Farber responded with history, reason and logic and said, “I wiped him out, he was a smoking crater.” But, he said the most powerful
letter he ever received came after the biggot’s appearance. “Dear Mr. Farber, You must be proud of yourself for having destroyed Richard Cotton on the air the other night. Not so fast Mr. Farber. You see, they play by a different rule book. They don’t care about coming into radio studios and winning debates. His mission is to recruit 50 other mentally ill haters out there who will write a post card to his P.O. Box and send him $50 for his Christmas hate package.”
Farber felt horrible, and said the letter was correct. “They don’t care about winning arguments. They want to recruit like-minded people and the only way they can do that is to be as extreme as they can possibly sound.”
But ultimately, “In my experience, the Fairness Doctrine, was almost never invoked … People were attacked right and left by my guests and we never heard from them again. And I remind you this is WOR this is not some little dinky station somewhere.”
Farber believes expanding universe of talk radio, made possible by ditching the Fairness Doctrine, has definitely improved the dial.
“More people with more knowledge are coming on,” Farber said.
Covering a quarter of WOR’s airtime was enough exposure to give him political aspirations.

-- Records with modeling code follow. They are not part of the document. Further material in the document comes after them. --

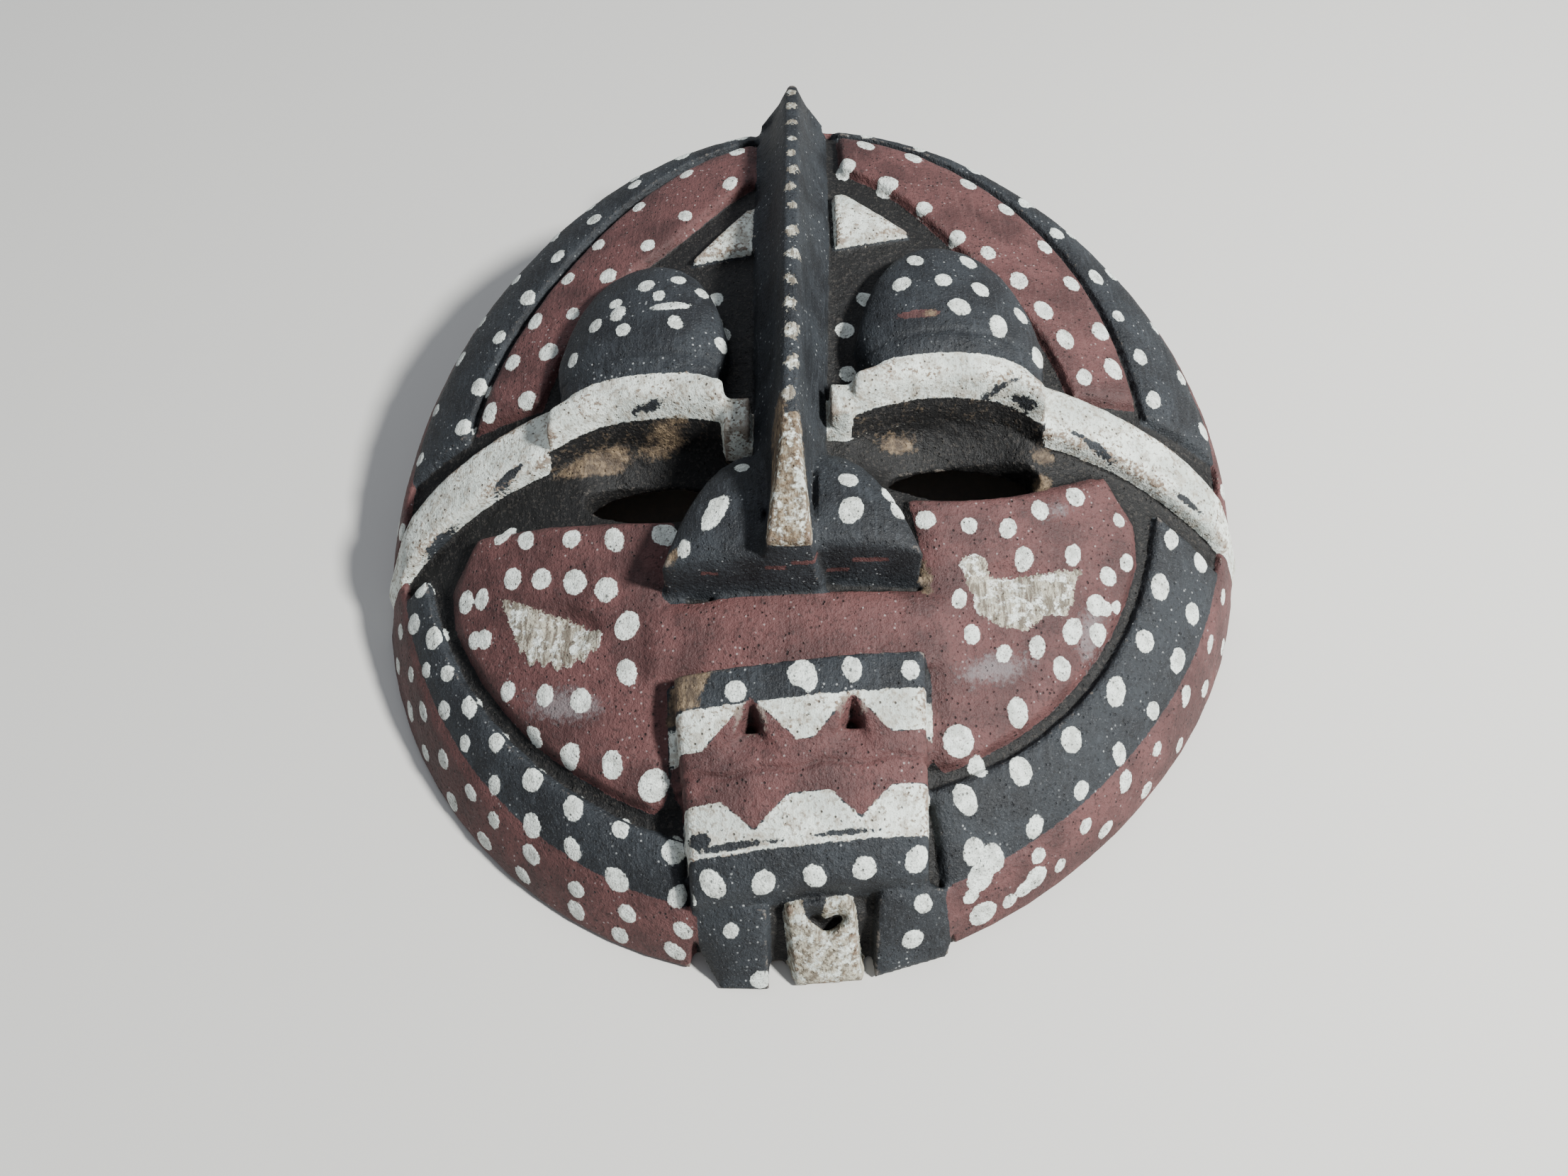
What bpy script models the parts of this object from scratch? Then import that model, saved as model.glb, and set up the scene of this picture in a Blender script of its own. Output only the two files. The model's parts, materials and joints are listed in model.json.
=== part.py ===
"""Carved wooden mask, lying on its flat back rim: +Z out of the face, +Y towards the crest, metres.

The real mask is cut from one block. Here it is divided along its own carved edges into named parts.
"""

import math

import bmesh
import bpy
from mathutils import Vector

for old in list(bpy.data.objects):
    bpy.data.objects.remove(old, do_unlink=True)

MASK = bpy.data.collections.new("mask")
CUTTERS = bpy.data.collections.new("cutters")
for group in (MASK, CUTTERS):
    bpy.context.scene.collection.children.link(group)

# Driving dimensions. Every length below is in millimetres; MM turns it into metres where a mesh is made.
MM = 0.001
GAP = 0.3
HALF_GAP = GAP / 2
UNDERCUT = 0.45
RELIEF = 3.0
EASE = 0.7

# Outline at the foot: a mean radius with the hand-carved departures from a circle.
RIM_RADIUS = 101.6
RIM_WIDER_RIGHT = 1.1
RIM_HIGHER_TOP = 1.9
RIM_OVAL = 2.2
RIM_SKEW = 2.1
RIM_THREE = 1.1
RIM_FOUR = 0.8

# Side view: the outer edge of the face is low at the chin and climbs to the forehead.
EDGE = 0.925
EDGE_LOW = 13.0
EDGE_CLIMB = 35.0
CLIMB_FROM = -60.0
CLIMB_TO = 104.0
CLIMB_POWER = 1.6
BULGE = 26.0
BULGE_POWER = 0.8

# Hollow back.
SHELL_CORNER_BACK = 0.4
WALL_FOOT = 12.0
WALL_FACE = 8.0
STRIP_FOOT = 3.2

# Crest and nose.
CREST_X = -4.0
CREST_TOP_X = -3.0
CREST_TIP_Y = 102.5
NOSE_TIP_Y = -36.6
CREST_HIGH = 65.5
CREST_HIGH_Y = 18.0
CREST_DROP_TOP = 8.8
CREST_DROP_NOSE = 11.0
CREST_HALF = 1.8
CREST_FOOT = 8.0
CREST_STEP_Y = 97.6
CREST_OVER_STRIP = 1.0
CREST_END_RISE = 6.0
CREST_NARROW = 0.85
NOSE_TOP_Y = -8.0
NOSE_WING = 16.5
NOSE_LIP = 10.0

STEPS_ROUND = 72
CHIP_ABOVE = 14.0


def rim_radius(phi):
    radius = RIM_RADIUS + RIM_WIDER_RIGHT * math.cos(phi) + RIM_HIGHER_TOP * math.sin(phi)
    radius += RIM_SKEW * math.sin(2 * phi) - RIM_OVAL * math.cos(2 * phi)
    return radius + RIM_THREE * math.cos(3 * phi) + RIM_FOUR * math.cos(4 * phi)


def edge_height(y):
    climb = max(0.0, (y - CLIMB_FROM) / (CLIMB_TO - CLIMB_FROM))
    return EDGE_LOW + EDGE_CLIMB * climb**CLIMB_POWER


def polar(radius, degrees):
    phi = math.radians(degrees)
    return radius * math.cos(phi), radius * math.sin(phi)


def face(x, y):
    """Height of the carved face at a plan point: an edge that climbs, plus a dome inside it."""
    phi = math.atan2(y, x)
    rho = math.hypot(x, y) / rim_radius(phi)
    inside = max(0.0, 1.0 - (rho / EDGE) ** 2)
    return edge_height(y) + BULGE * inside**BULGE_POWER


def ground(x, y):
    """Height of the shell under the raised parts: the face less the relief, then down to the foot."""
    phi = math.atan2(y, x)
    rim = rim_radius(phi)
    corner = EDGE * rim
    radius = math.hypot(x, y)
    if radius <= corner:
        return face(x, y) - RELIEF
    top = edge_height(corner * math.sin(phi)) - RELIEF
    share = (rim - STRIP_FOOT - radius) / (rim - STRIP_FOOT - corner)
    return max(0.0, top * share)


def under(x, y):
    return ground(x, y) + UNDERCUT


def lerp(a, b, t):
    return a + (b - a) * t


def spread(count, margin):
    """Stations from 0 to 1 with one close to each end, where an edge is eased."""
    inner = [margin + (1 - 2 * margin) * i / (count - 3) for i in range(count - 2)]
    return [0.0] + inner + [1.0]


def material(name, colour):
    made = bpy.data.materials.new(name)
    made.use_nodes = True
    shader = made.node_tree.nodes["Principled BSDF"]
    shader.inputs["Base Color"].default_value = (*colour, 1.0)
    shader.inputs["Roughness"].default_value = 0.85
    made.diffuse_color = (*colour, 1.0)
    return made


PAINTS = {
    "black": (0.030, 0.034, 0.040),
    "red": (0.155, 0.060, 0.055),
    "white": (0.620, 0.620, 0.590),
    "wood": (0.300, 0.160, 0.090),
}


def add(name, mesh, paint):
    made = bpy.data.objects.new(name, mesh)
    mesh.materials.append(material(name + "_" + paint, PAINTS[paint]))
    MASK.objects.link(made)
    return made


def close(bm, name):
    """Mesh of a closed body, with its faces turned outwards."""
    bmesh.ops.recalc_face_normals(bm, faces=bm.faces)
    if bm.calc_volume(signed=True) < 0:
        bmesh.ops.reverse_faces(bm, faces=bm.faces)
    mesh = bpy.data.meshes.new(name)
    bm.to_mesh(mesh)
    bm.free()
    return mesh


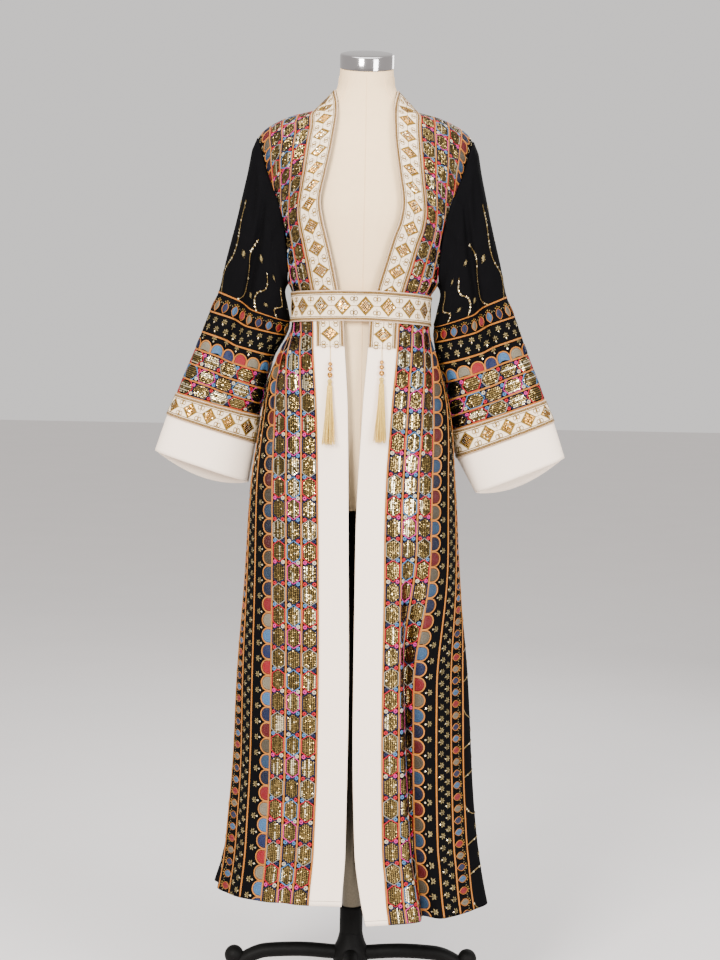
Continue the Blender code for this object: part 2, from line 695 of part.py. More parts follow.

He exited radio in 1977 to run for mayor of New York City. He initially sought the Republican nomination, but before the primary, the Conservative Party nominated him, putting him in company with William F. Buckley, the Conservative Party candidate for New York mayor in 1965. The difference is that Buckley famously said the first thing he do if he won was demand a recount. Farber had a strategy for winning.